# [Set problem]
Determine how many lines include "that". Give the number and nothing else.

# [Dataset excerpt]
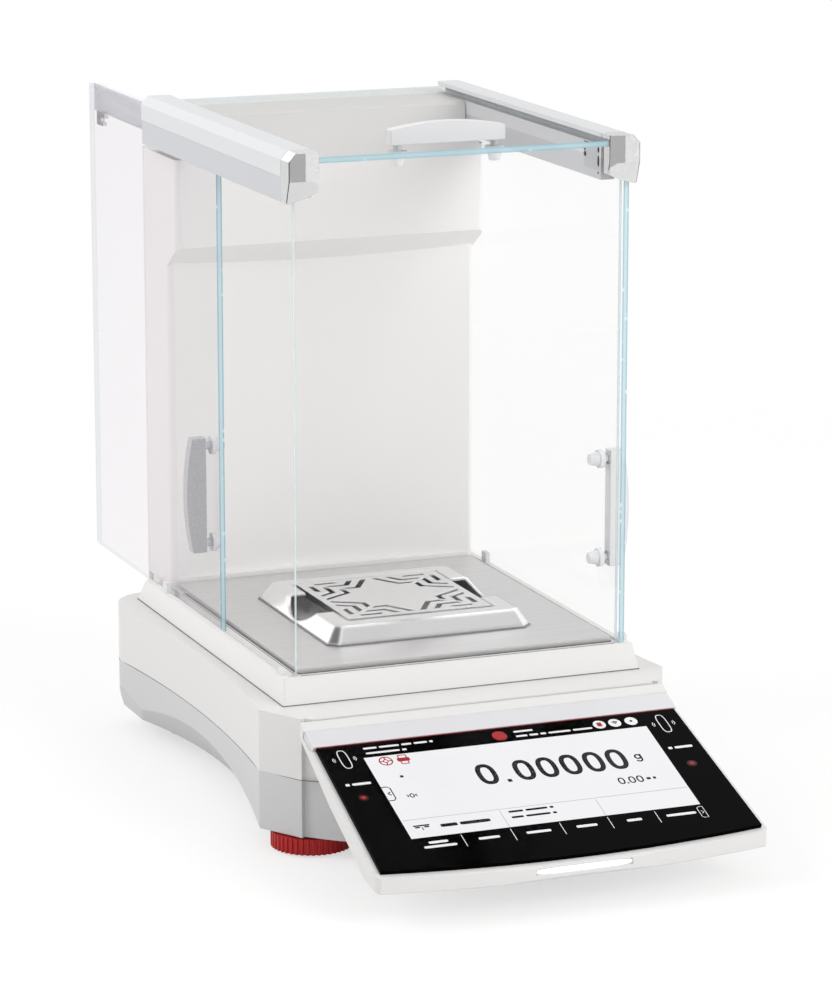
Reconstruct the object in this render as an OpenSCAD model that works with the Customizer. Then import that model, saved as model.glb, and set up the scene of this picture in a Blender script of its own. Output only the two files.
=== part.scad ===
// Semi-micro laboratory balance with a sliding-door draft shield.
// Millimetres, +Z up, +Y to the rear, the floor at z = 0.
// Inside the modules z is counted from the top of the weighing deck.

/* [Overall size] */
// Width of the base across its front corners
body_width = 222.6; // [200:0.2:280]
// Height of the deck top above the bench
deck_level = 85; // [80:0.5:105]
// Clear height from the deck top to the underside of the top door
chamber_height = 260.3; // [220:0.1:300]
// Depth from the back of the front glass to the foot of the column
chamber_depth = 192; // [160:0.2:240]
// Depth of the rear column at its foot, without its back cover
column_depth = 40.7; // [32:0.1:60]

/* [Draft shield] */
// Thickness of every glass pane
glass_thickness = 3; // [2.5:0.1:4]
// Height of the strip that stiffens the top of a side door
carrier_height = 15; // [10:0.5:20]
// Length of the three door handles
handle_length = 61.5; // [50:0.5:80]
// Depth of a handle in its middle
handle_depth = 10.6; // [9:0.1:15]
// How far the left door stands open
left_door_open = 106.5; // [0:0.5:160]

/* [Weighing chamber] */
// Side of the square pan
pan_size = 80; // [66:1:96]
// Side of the wind ring at its foot
ring_size = 114; // [106:1:124]
// Width of the steel floor plate
floor_plate_width = 172.6; // [160:0.2:174]

/* [Base] */
// How far the sides of the base are drawn in at the waist
waist_depth = 7.3; // [3:0.1:10]
// Height of the side arch above the foot of the housing
arch_height = 19.2; // [10:0.2:26]
// Diameter of a levelling wheel
wheel_diameter = 41.6; // [36:0.2:44]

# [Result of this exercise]
2